Extracted data entries:
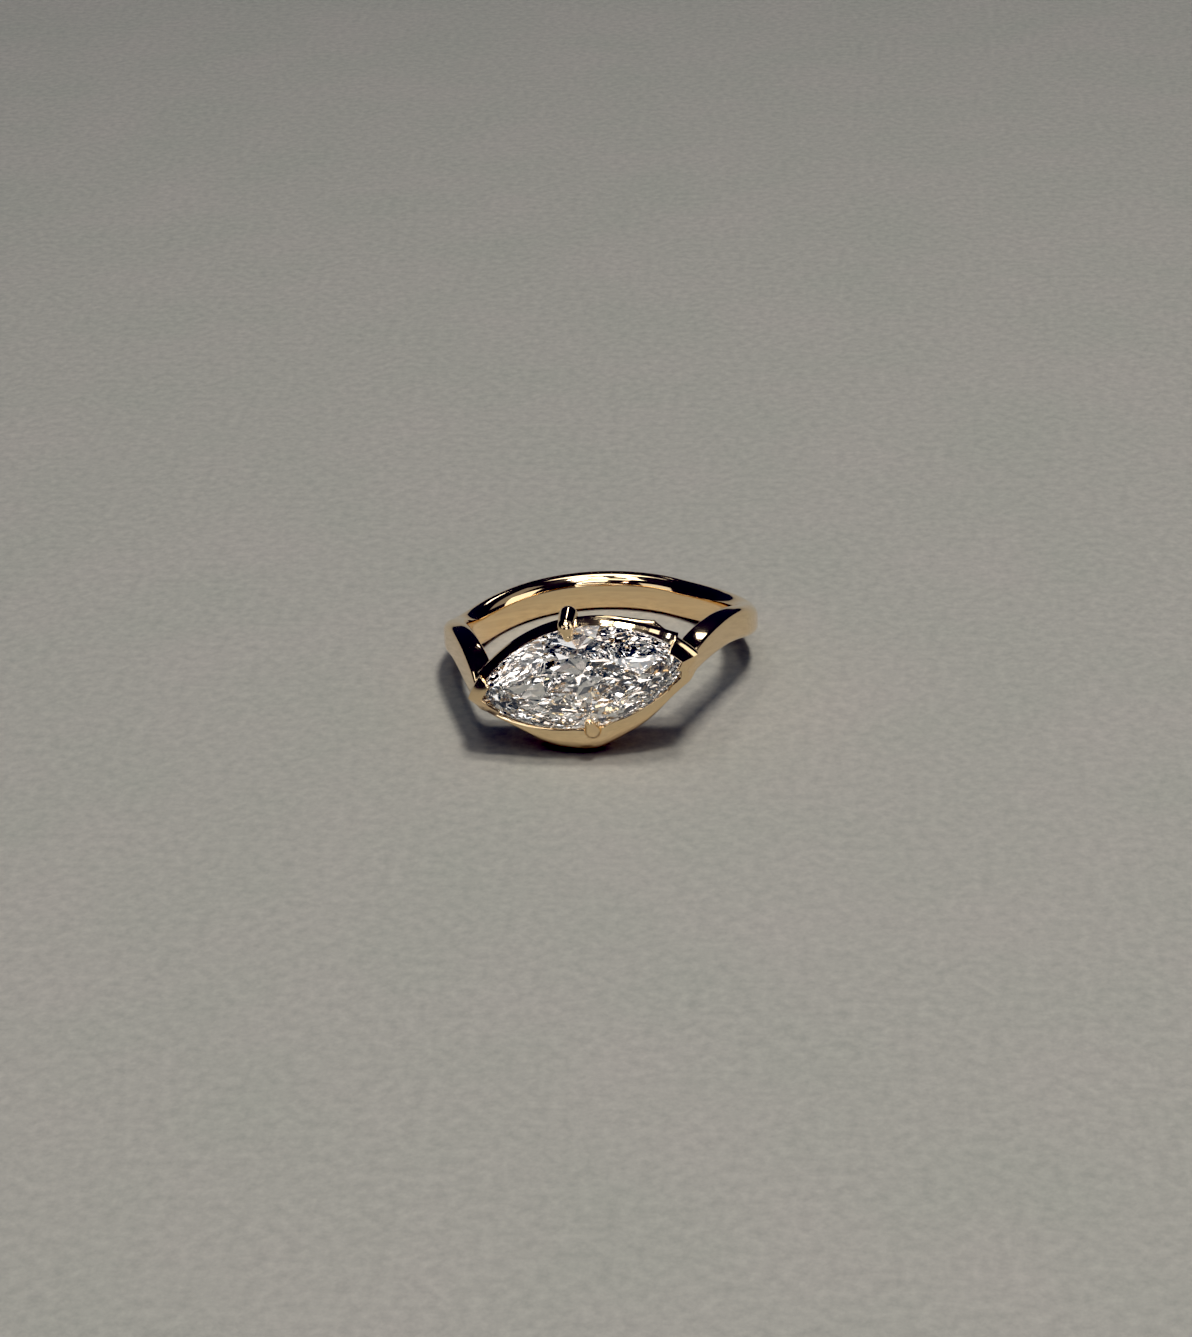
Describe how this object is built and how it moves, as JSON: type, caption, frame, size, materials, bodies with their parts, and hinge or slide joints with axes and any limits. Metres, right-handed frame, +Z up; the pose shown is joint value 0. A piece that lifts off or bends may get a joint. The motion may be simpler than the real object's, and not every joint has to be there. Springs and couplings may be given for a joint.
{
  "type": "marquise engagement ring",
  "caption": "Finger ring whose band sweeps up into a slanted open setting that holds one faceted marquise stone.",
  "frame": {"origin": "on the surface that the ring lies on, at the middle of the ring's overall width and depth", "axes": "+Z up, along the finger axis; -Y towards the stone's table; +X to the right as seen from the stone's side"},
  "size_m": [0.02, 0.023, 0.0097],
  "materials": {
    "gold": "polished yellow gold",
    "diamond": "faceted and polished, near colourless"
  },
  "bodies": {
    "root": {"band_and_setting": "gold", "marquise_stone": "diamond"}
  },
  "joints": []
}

...

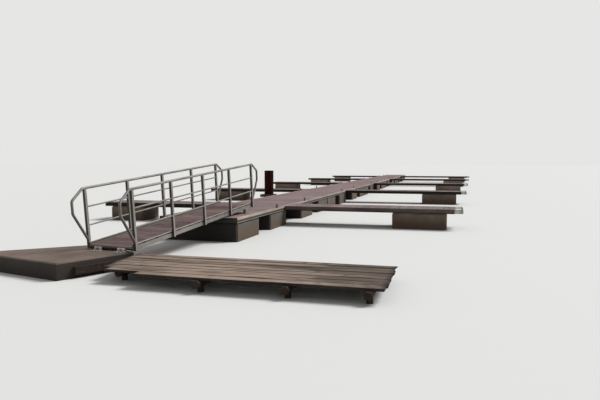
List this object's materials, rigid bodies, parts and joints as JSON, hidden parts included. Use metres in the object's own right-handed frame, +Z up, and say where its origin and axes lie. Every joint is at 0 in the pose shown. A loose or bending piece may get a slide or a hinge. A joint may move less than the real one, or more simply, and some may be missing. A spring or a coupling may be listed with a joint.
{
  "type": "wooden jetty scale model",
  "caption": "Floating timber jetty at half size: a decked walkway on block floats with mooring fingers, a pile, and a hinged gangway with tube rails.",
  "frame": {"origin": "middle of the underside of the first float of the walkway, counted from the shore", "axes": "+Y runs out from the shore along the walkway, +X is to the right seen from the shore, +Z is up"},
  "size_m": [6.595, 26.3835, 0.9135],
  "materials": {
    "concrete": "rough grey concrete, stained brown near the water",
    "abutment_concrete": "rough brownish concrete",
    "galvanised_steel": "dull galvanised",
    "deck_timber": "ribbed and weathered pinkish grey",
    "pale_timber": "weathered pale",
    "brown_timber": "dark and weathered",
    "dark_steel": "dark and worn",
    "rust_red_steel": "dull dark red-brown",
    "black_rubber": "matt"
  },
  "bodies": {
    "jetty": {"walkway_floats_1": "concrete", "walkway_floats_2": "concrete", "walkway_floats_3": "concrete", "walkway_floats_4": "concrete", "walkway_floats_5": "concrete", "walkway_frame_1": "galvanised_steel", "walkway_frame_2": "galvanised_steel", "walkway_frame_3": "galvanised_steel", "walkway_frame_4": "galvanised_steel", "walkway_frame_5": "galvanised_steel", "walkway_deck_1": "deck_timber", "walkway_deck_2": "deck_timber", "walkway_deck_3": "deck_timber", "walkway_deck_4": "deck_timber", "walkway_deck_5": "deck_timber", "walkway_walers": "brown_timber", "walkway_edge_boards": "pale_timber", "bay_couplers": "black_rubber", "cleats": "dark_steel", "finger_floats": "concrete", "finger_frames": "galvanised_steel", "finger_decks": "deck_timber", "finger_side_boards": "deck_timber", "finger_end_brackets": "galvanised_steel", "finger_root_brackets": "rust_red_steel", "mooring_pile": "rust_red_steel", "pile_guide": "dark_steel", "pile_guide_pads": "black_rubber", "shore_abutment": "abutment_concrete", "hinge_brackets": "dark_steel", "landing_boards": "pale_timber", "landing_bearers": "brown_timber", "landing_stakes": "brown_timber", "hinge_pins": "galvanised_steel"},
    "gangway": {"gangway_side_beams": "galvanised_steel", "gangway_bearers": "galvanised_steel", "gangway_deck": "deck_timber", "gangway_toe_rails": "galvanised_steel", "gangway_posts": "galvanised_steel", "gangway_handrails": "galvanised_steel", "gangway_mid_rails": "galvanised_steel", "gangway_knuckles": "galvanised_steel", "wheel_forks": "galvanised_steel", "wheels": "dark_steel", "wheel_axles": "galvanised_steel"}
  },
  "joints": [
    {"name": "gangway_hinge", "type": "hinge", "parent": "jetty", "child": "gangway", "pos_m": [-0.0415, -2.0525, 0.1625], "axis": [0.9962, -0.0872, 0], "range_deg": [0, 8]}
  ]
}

◆ **Your task**:
Find the count of lines in the data above where the string "shown" occurs. Provide that number alone.

◆ **Final result**:
2